For $A \in \operatorname{Mat}_{n,m}(K)$ and $B \in \operatorname{Mat}_{m,n}(K)$, let $\tau_A(B) := \operatorname{trace}(AB)$. Show that the map $\operatorname{Mat}_{n,m}(K) \to \operatorname{Mat}_{m,n}(K)^*, A \mapsto \tau_A$ is an isomorphism.
I already showed that $\tau_A: \operatorname{Mat}_{m,n}(K) \rightarrow K$ is linear. Of course the asterix refers to the dual space.
For the linearity of the map $A\mapsto \tau_A$ just work through the definitions. It is similar to the linearity of $\tau_A$.

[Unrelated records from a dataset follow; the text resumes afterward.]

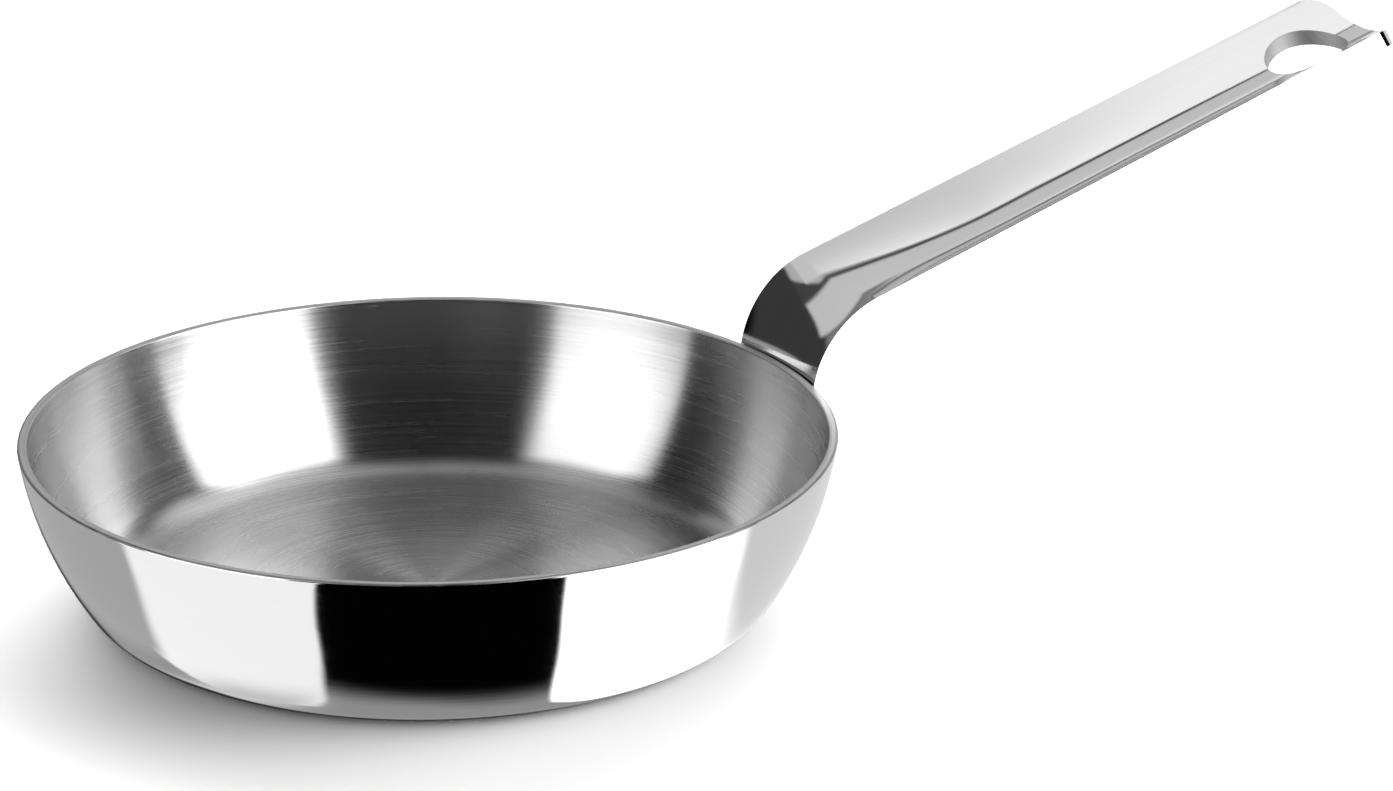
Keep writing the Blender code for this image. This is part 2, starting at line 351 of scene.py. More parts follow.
class StripPath:
    """Where the strip's cross rows lie, and how wide and deep its dish is there."""

    def __init__(self, sizes, bowl):
        self.sizes = sizes
        self.bowl = bowl
        foot_top = bowl.sizes.height - sizes.foot_below_rim
        self.end_lean = self.lean_outside(foot_top - sizes.foot_height)
        self.top_lean = self.lean_outside(foot_top)
        self.foot_arc = bowl.wall_radius + sizes.foot_gap
        self.bend_start = self.foot_arc * (self.end_lean - self.top_lean)
        self.start_angle = math.pi / 2 - self.top_lean
        self.bend_end = self.bend_start + sizes.bend_radius * (self.start_angle - sizes.arm_slope)
        self.length = self.bend_end + sizes.arm_length
        top_radius = bowl.point(self.top_lean, -sizes.foot_gap)[0]
        self.foot_dish = top_radius - math.sqrt(top_radius**2 - (sizes.foot_width / 2) ** 2)
        self.bend_from = (top_radius - self.foot_dish, foot_top)

    def lean_outside(self, height):
        """The lean at a height, on the skin moved out by the foot's gap."""
        share = (self.bowl.wall_centre[1] - height) / (self.bowl.wall_radius + self.sizes.foot_gap)
        if share <= math.sin(self.bowl.sizes.low_lean):
            return math.asin(share)
        corner = self.bowl.sizes.corner_radius
        return math.asin(min(1.0, (corner - height) / (corner + self.sizes.foot_gap)))

    def full_width(self, distance):
        """The strip's width, without its rounded corners."""
        sizes = self.sizes
        if distance <= self.bend_start:
            return sizes.foot_width
        if distance <= self.bend_end:
            share = (distance - self.bend_start) / (self.bend_end - self.bend_start)
            return sizes.foot_width + (sizes.bend_width - sizes.foot_width) * share
        share = (distance - self.bend_end) / (self.length - self.bend_end)
        return sizes.bend_width + (sizes.end_width - sizes.bend_width) * share

    def half_width(self, distance):
        """Half the width, drawn in along the rounded corners."""
        half = self.full_width(distance) / 2
        corner = self.sizes.corner_plan
        inward = corner - min(distance, self.length - distance)
        if inward <= 0.0:
            return half
        return half - corner + math.sqrt(max(0.0, corner**2 - inward**2))

    def row(self, distance):
        """A row's dish bottom (x, z), the angle that it faces in the XZ plane, and its full dish depth."""
        sizes = self.sizes
        if distance < self.bend_start:
            lean = self.end_lean - distance / self.foot_arc
            bottom = self.bowl.point(lean, -sizes.foot_gap)
            half = self.full_width(distance) / 2
            return bottom, math.pi, bottom[0] - math.sqrt(bottom[0] ** 2 - half**2)
        along = min(distance, self.bend_end) - self.bend_start
        angle = self.start_angle - along / sizes.bend_radius
        x = self.bend_from[0] + sizes.bend_radius * (math.sin(self.start_angle) - math.sin(angle))
        z = self.bend_from[1] + sizes.bend_radius * (math.cos(angle) - math.cos(self.start_angle))
        past = max(0.0, distance - self.bend_end)
        x += past * math.cos(sizes.arm_slope)
        z += past * math.sin(sizes.arm_slope)
        turned = (self.start_angle - angle) / (self.start_angle - sizes.arm_slope)
        facing = math.pi + (sizes.arm_slope - math.pi / 2) * turned
        run = self.bend_end - self.bend_start + sizes.dish_run
        grown = smooth_step((distance - self.bend_start) / run)
        depth = self.foot_dish + (sizes.dish_depth - self.foot_dish) * grown
        bottom = (x - depth * math.cos(facing), z - depth * math.sin(facing))
        return bottom, facing, depth

    def distances(self):
        """Where the rows lie, close together at the corners, on the foot and round the bend."""
        corner = self.sizes.corner_plan
        near = [corner * (1.0 - math.cos(math.pi / 2 * n / CORNER_ROWS)) for n in range(CORNER_ROWS + 1)]
        rows = list(near)
        for stop, count in (
            (self.bend_start, round((self.bend_start - corner) / FOOT_PITCH)),
            (self.bend_end, BEND_ROWS),
            (self.length - corner, round((self.length - corner - self.bend_end) / ARM_PITCH)),
        ):
            start = rows[-1]
            rows += [start + (stop - start) * n / count for n in range(1, count + 1)]
        rows += [self.length - back for back in near[-2::-1]]
        return rows


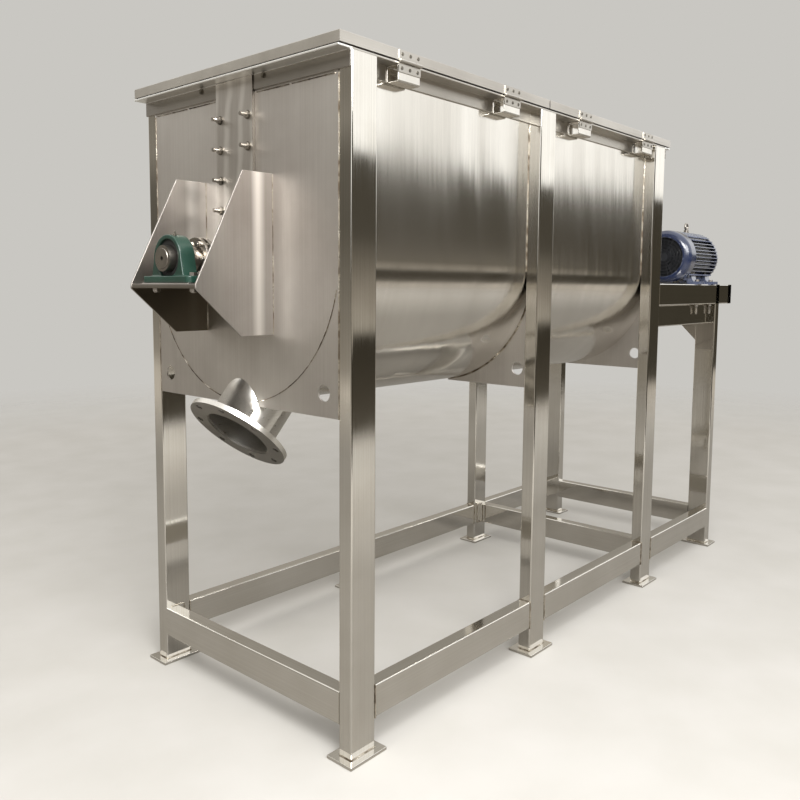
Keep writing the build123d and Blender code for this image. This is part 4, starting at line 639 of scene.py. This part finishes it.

Let us show that the given map is injective. So let $A\in K^{n\times m}$ with $\tau_A=0$, i.e. $\operatorname{Tr}(AB)=0$ for all $B\in K^{m\times n}$. We want to show that $A=0$. For $i=1,\dots,m,j=1,\dots,n$ define the matrix $E_{ij}\in K^{m\times n}$ so that $E_{ij}$ has only zero entries except in the $i$-$j$-index where it has a $1$. Verify that $$\operatorname{Tr}(AE_{ij})$$ is just the entry of $A$ at the position $j,i$ (notice the indices are swapped). Conclude that $A=0$.
So we proved the injectivity of the map. Now argue via a dimension argument why this map is then already an isomorphism.